You can use pH-Paper or litmus paper to find out the pH of your cleansers.

©iStockphoto.com/Sabine Kappel

If you think back to high school chemistry class, you may recall that pH is an abbreviation for potential hydrogen. A pH number measures from 0 to14 how acidic or alkaline a liquid is -- anything above 7 is alkaline and anything below 7 is acid. Water has a pH level of 7 -- it's neutral, meaning it has the same amount of acids and alkalis, which balance each other out.

When you're thinking about liquids in terms of their pH levels, going up or down one number on the scale represents a tenfold change in the acidity or alkaline nature of a liquid. For example, the pH level of milk is around 6. Because the pH level of water is 7, milk is 10 times more acidic than water. Vinegar has a pH of about 3, making it 40 times more acidic than water [source: Carpi].

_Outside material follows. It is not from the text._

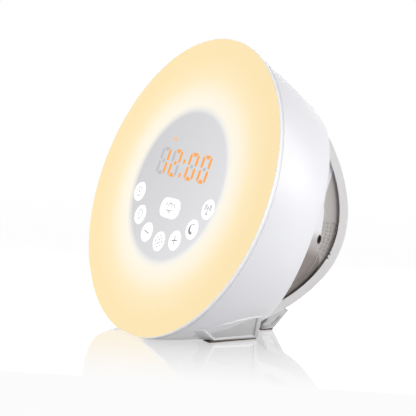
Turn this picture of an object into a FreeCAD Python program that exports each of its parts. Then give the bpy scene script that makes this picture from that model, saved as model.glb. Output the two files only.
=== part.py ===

On the other end of the spectrum, milk of magnesia is a base with a pH of 10, which is why it's soothing to an acidic stomach. Lye has a pH of 13 and can dissolve sticky substances like fat. As you can see, substances at either end of the pH spectrum can be corrosive -- but if you combine these substances, they neutralize and create salt water. They balance because they're at opposite ends of the scale [source: Ophardt].